Au total, le Conseil constitutionnel prononce ainsi deux censures partielles des dispositions contestées. Pour le reste, sous la réserve d'interprétation relative à la durée maximale de la mesure, le Conseil constitutionnel juge qu'au regard de ce qui précède, le reste des dispositions contestées, qui ont à la fois strictement borné le champ d'application de la mesure d'assignation à résidence et apporté les garanties nécessaires, assurent une conciliation qui n'est pas manifestement déséquilibrée entre, d'une part, l'objectif de valeur constitutionnelle de prévention des atteintes à l'ordre public et, d'autre part, la liberté d'aller et de venir, le droit au respect de la vie privée, le droit de mener une vie familiale normale et le droit à un recours juridictionnel effectif.
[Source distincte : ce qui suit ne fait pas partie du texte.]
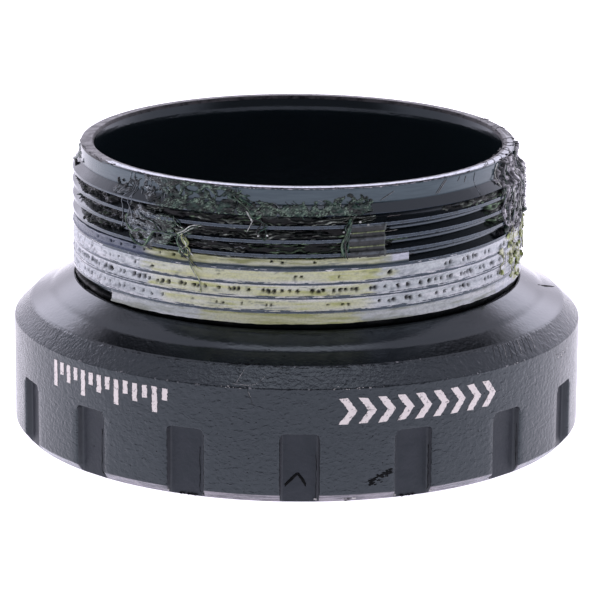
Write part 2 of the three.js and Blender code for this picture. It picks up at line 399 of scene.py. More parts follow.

Il juge enfin que la mesure d'assignation à résidence prévue par l'article L. 228-2 du code de la sécurité intérieure ne répond pas aux mêmes conditions que celle prévue par l'article 6 de la loi du 3 avril 1955, dans le cadre de l'état d'urgence, et n'a pas non plus la même portée. Par conséquent, le fait qu'une même personne puisse successivement être soumise à l'une puis à l'autre de ces mesures d'assignation à résidence n'imposait pas au législateur de prévoir des mesures transitoires destinées à tenir compte de cette succession.